With this definition of katharos in mind, it’s easy to arrive at the obvious interpretations of this verse. The person, who is ‘pure in heart’ or free from sin and guilt, will see God, when they die and go to heaven. (As I stated before, I don’t think that this is Yeshua’s intended message.)
By now, those of you who are reading these articles in order will realize that we can identify a few inconsistencies with this interpretation, as it relates to the earlier articles. First, we have stated that basiliea ton ouranos or the phrase that is usually translated in the bible as the kingdom of heaven, makes more sense if we interpret the phrase as ‘knowledge of happiness’; one of the reasons that this makes sense is that in the midst of our daily lives, we can get immediate access to the Father’s joy, with this knowledge (even though we are very much alive, and the ‘kingdom of heaven’ may be far away at those times).
Second, we’ve noted that it is the church, and not the Father that continues to come back and dredge up the past, placing repeated emphasis on our sinfulness. The Father, who knows even the number of the hairs on our head, also knows equally as well, that each of us is doing the best that we can in the midst of our sinful existence. He doesn’t want us to wallow in guilt and self doubt, wondering why we can’t be better people; He wants us to confess our selfish behaviors, put our past miss-steps behind us, and move on, trying to do better. But if this Beatitude is really about the guilt-less, sin-free people going to heaven when they die, then we are all lost already. Even when we accept that Yeshua’s sacrifice on the cross pays the debt for our sin, we still find ourselves as being less than ‘pure in heart’. That’s why this most obvious interpretation of this Beatitude must be wrong.
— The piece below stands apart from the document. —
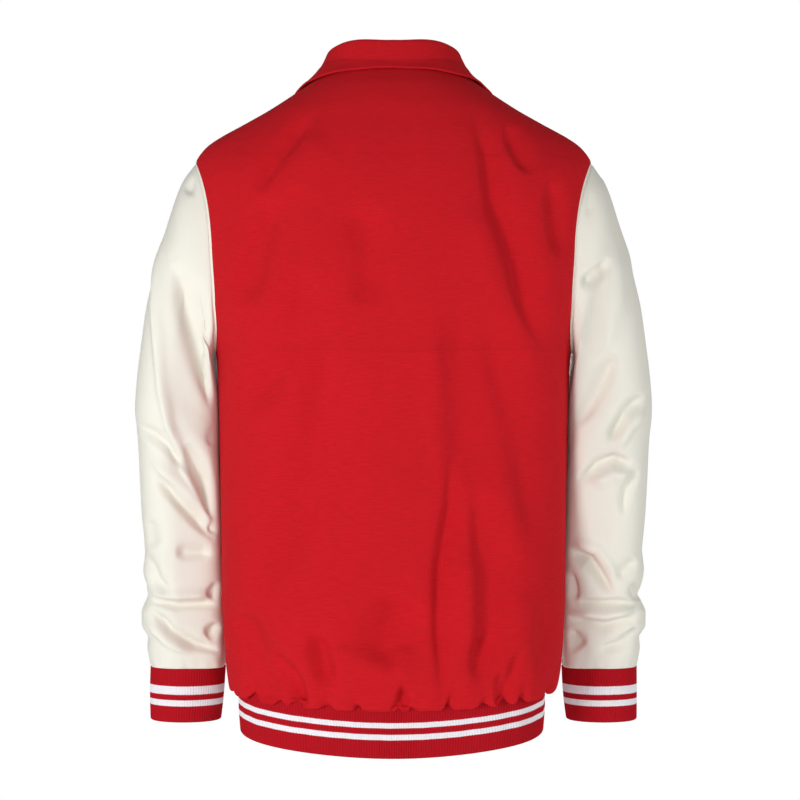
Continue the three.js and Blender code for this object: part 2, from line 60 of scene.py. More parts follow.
def curveThrough(keys, values, t):
    # a smooth curve through rows of values that never overshoots them
    keys = np.asarray(keys, float)
    values = np.asarray(values, float)
    if keys[0] > keys[-1]:
        keys, values = keys[::-1], values[::-1]
    t = np.asarray(t, float)
    shape = (len(keys),) + (1,) * (values.ndim - 1)
    spans = np.diff(keys).reshape((-1,) + shape[1:])
    straight = np.diff(values, axis=0) / spans
    gaps = (keys[2:] - keys[:-2]).reshape((-1,) + shape[1:])
    slopes = np.empty_like(values)
    slopes[1:-1] = (values[2:] - values[:-2]) / gaps
    slopes[0], slopes[-1] = straight[0], straight[-1]
    i = np.clip(np.searchsorted(keys, t, side="right") - 1, 0, len(keys) - 2)
    span = keys[i + 1] - keys[i]
    s = clamp((t - keys[i]) / span)
    if values.ndim > 1:
        extra = (1,) * (values.ndim - 1)
        span, s = span.reshape(span.shape + extra), s.reshape(s.shape + extra)

    def limited(m):
        most = 2.5 * np.abs(straight[i])
        return np.where(m * straight[i] <= 0, 0, np.sign(m) * np.minimum(np.abs(m), most)) * span

    rise = s * s * (3 - 2 * s)
    middle = mix(values[i], values[i + 1], rise)
    return middle + s * (1 - s) ** 2 * limited(slopes[i]) - s * s * (1 - s) * limited(slopes[i + 1])


def fromTable(rows, key, name, t):
    return curveThrough([row[key] for row in rows], [row[name] for row in rows], t)


def solve(f, low, high):
    # where a function that only rises or only falls crosses zero, for whole arrays
    rising = f(high) > f(low)
    for _ in range(38):
        mid = (low + high) / 2
        past = (f(mid) > 0) == rising
        low, high = np.where(past, low, mid), np.where(past, mid, high)
    return (low + high) / 2


# How every crease is formed along its path
foldForm = {"endWidth": 0.75, "middleWidth": 1.15, "turn": 2, "fade": 3, "start": 0.2}


def foldField(folds, x, z, deeper, narrower, lean):
    # how far the folds push a surface out at x and z, as seen from behind
    total = np.zeros(np.broadcast(x, z).shape)
    for wide, depth, *points in folds:
        path = np.asarray(points, float)
        steps = np.hypot(*np.diff(path, axis=0).T)
        ends = np.concatenate([[0], np.cumsum(steps)])
        best = np.full(total.shape, 1e9)
        place = np.zeros(total.shape)
        left = np.zeros(total.shape)
        for k, step in enumerate(steps):
            dx, dz = (path[k + 1] - path[k]) / step
            s = np.clip((x - path[k, 0]) * dx + (z - path[k, 1]) * dz, 0, step)
            off = np.hypot(x - path[k, 0] - s * dx, z - path[k, 1] - s * dz)
            nearer = off < best
            best = np.where(nearer, off, best)
            place = np.where(nearer, ends[k] + s, place)
            left = np.where(nearer, dx * (z - path[k, 1]) - dz * (x - path[k, 0]), left)
        share = place / ends[-1]
        wide = wide * narrower * mix(foldForm["endWidth"], foldForm["middleWidth"], np.sin(math.pi * share))
        # one side of a crease is steeper than the other
        wide = wide * (1 - lean * np.tanh(left / wide * foldForm["turn"]))
        fast, start = foldForm["fade"], foldForm["start"]
        fade = smooth(share * fast + start) * smooth((1 - share) * fast + start)
        total += depth * deeper * fade * np.exp(-((best / wide) ** 2))
    return total


def unit(v):
    return v / np.maximum(np.linalg.norm(v, axis=-1, keepdims=True), 1e-12)


def gridNormals(points, closed=False):
    # outward is the row direction crossed with the column direction
    up = np.gradient(points, axis=0)
    if closed:
        around = np.roll(points, -1, axis=1) - np.roll(points, 1, axis=1)
    else:
        around = np.gradient(points, axis=1)
    return unit(np.cross(up, around))


def addMesh(name, points, corners, sizes):
    # a mesh object from points and a flat list of face corners
    mesh = bpy.data.meshes.new(name)
    mesh.vertices.add(len(points))
    mesh.vertices.foreach_set("co", (points * metres).astype(np.float32).reshape(-1))
    mesh.loops.add(len(corners))
    mesh.loops.foreach_set("vertex_index", corners.astype(np.int32))
    mesh.polygons.add(len(sizes))
    mesh.polygons.foreach_set("loop_start", (np.cumsum(sizes) - sizes).astype(np.int32))
    mesh.update(calc_edges=True)
    mesh.polygons.foreach_set("use_smooth", np.ones(len(sizes), bool))
    mesh.set_sharp_from_angle(angle=math.radians(62))
    piece = bpy.data.objects.new(name, mesh)
    bpy.context.scene.collection.objects.link(piece)
    return piece


def makeWall(name, outer, inner, closed=False, attributes=None):
    # a closed wall between two grids; the inner one may have fewer columns
    rows, columns = outer.shape[:2]
    innerColumns = inner.shape[1]
    steps = columns if closed else columns - 1
    innerSteps = innerColumns if closed else innerColumns - 1
    ratio = steps // innerSteps
    # cloth coordinates in metres, along the weft and up the warp
    ahead = np.roll(outer, -1, axis=1) if closed else outer[:, 1:]
    weft = np.linalg.norm(ahead - outer[:, :steps], axis=-1).mean(0).cumsum() * metres
    warp = np.linalg.norm(np.diff(outer, axis=0), axis=-1).mean(1).cumsum() * metres
    weft, warp = np.concatenate([[0], weft]), np.concatenate([[0], warp])

    def o(r, c):
        r, c = np.broadcast_arrays(r, c)
        return np.stack([r * columns + c % columns, weft[c], warp[r]], -1)

    def i(r, c):
        r, c = np.broadcast_arrays(r, c)
        return np.stack([rows * columns + r * innerColumns + c % innerColumns, weft[c * ratio], warp[r]], -1)

    def faces(*corners):
        return np.stack(corners, -2).reshape(-1, len(corners), 3)

    r, c = np.arange(rows - 1)[:, None], np.arange(steps)[None, :]
    quads = [faces(o(r, c), o(r + 1, c), o(r + 1, c + 1), o(r, c + 1))]
    c = np.arange(innerSteps)[None, :]
    quads.append(faces(i(r, c), i(r, c + 1), i(r + 1, c + 1), i(r + 1, c)))
    if not closed:
        r = r[:, 0]
        quads.append(faces(o(r, 0), i(r, 0), i(r + 1, 0), o(r + 1, 0)))
        quads.append(faces(i(r, innerSteps), o(r, steps), o(r + 1, steps), i(r + 1, innerSteps)))
    top, half = rows - 1, math.ceil(ratio / 2)
    c, k = np.arange(innerSteps)[:, None], np.arange(ratio)[None, :]
    near, at = c + (k >= half), c * ratio + k
    c = c[:, 0]
    rims = np.concatenate([
        faces(i(0, near), o(0, at), o(0, at + 1)),
        faces(i(top, near), o(top, at + 1), o(top, at)),
        faces(i(0, c), o(0, c * ratio + half), i(0, c + 1)),
        faces(i(top, c), i(top, c + 1), o(top, c * ratio + half)),
    ])
    quads = np.concatenate(quads)
    corners = np.concatenate([quads.reshape(-1, 3), rims.reshape(-1, 3)])
    sizes = np.concatenate([np.full(len(quads), 4), np.full(len(rims), 3)])
    points = np.concatenate([outer.reshape(-1, 3), inner.reshape(-1, 3)])
    piece = addMesh(name, points, corners[:, 0], sizes)
    layer = piece.data.uv_layers.new(name="cloth")
    layer.data.foreach_set("uv", corners[:, 1:].astype(np.float32).reshape(-1))
    for label, values in (attributes or {}).items():
        made = piece.data.attributes.new(label, "FLOAT", "POINT")
        values = np.concatenate([np.ravel(side) for side in values])
        made.data.foreach_set("value", values.astype(np.float32))
    return piece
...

So now that I’ve taken up the easy interpretation and declared it to be incorrect, the question comes back to me: What does Yeshua mean when he taught the people, saying “Blessed are the pure in heart, for they shall see God.” Once again with the definition of pure that states that the person who is ‘pure in heart’ is free from corrupt desire we find ourselves in familiar territory. Our ‘desires’ are the motivating factors behind our actions. This means that a person who is ‘pure in heart’, ends up being the person who undertakes the things that they do with proper motivation. As we discussed in What is Sin, part 3, it is this motivation which ends up being the measure by which our actions are judged (not by the world, but by the Father). When we take an action with the motivation to do the right thing, to help and serve those around us, it can be said that we ‘live in love’. This too, is an idea that we have discussed recently.
The parable of the Good Samaritan comes to mind, as we consider that he is an example of a person with proper motivation behind his actions. (I must acknowledge here that Yeshua never directly states that the Good Samaritan has good intentions, and actually doesn’t mention the man’s intentions at all. None-the-less, the fact that these motivations are important is clear, and since Yeshua also taught this fact, we can assume safely in my opinion that if he had been asked about the motivations behind the Good Samaritan’s actions, Yeshua would have declared that the Samaritan’s motivations were good, and even that he was ‘pure in heart’.) So we see in the Good Samaritan an example of a person who puts the needs of the victim ahead of his own needs. This indicates that he was being UNselfish. We have discussed the fact that when we put the needs of others ahead of our own needs, and act unselfishly, as the Good Samaritan did, then we are what Paul refers to as “spiritual man”.
The apostle Paul also writes that we are the body of Christ, and that the spirit of Christ is in us. Christ, of course is the personification of love, and John sums up this line of thought best when he writes in his first letter that “Whoever lives in love lives in God, and God in him.” (NIV)
It’s worth noting here that these statements can lead us to a startling conclusion. The Good Samaritan, who was putting the needs of the victim ahead of his own needs, was bing a ‘spiritual man’. The term ‘spiritual man’ alludes to Paul’s statements that the Spirit of Christ (love) is in us, and when we exhibit love through our actions, (which includes doing the actions with proper motivation) we are living in love and God is in us.
I can well imagine that as he was lying on the road losing consciousness, the victim in the parable prayed “God help me ” As we have seen through our examination of the Good Samaritan, God did help the man. The Good Samaritan in this case, as the hand of God, helped the victim; bound his wounds and saw to his needs. While some may call this conclusion blasphemous, I believe that this was exactly what Yeshua was trying to teach us in this parable, as well as in the 6th Beatitude.
This brings us back to the translation of optanomai. Looking at the lexicon entry for this Greek word, we find that it is not very long, or detailed, and yet is full of possibilities. The two short lines tell us that optanomai can mean “1) to look at, behold” and “2) to allow one’s self to be seen, to appear”. If we look at the second definition, it sums up our discussion of the Good Samaritan very well, in addition to giving us a much better interpretation of this Beatitude in terms of our knowledge of happiness, and in the midst of our daily lives. Blessed are the ‘pure in heart’, [those acting with love and concern for others as their true motivation,] for they will be seen as a part of God.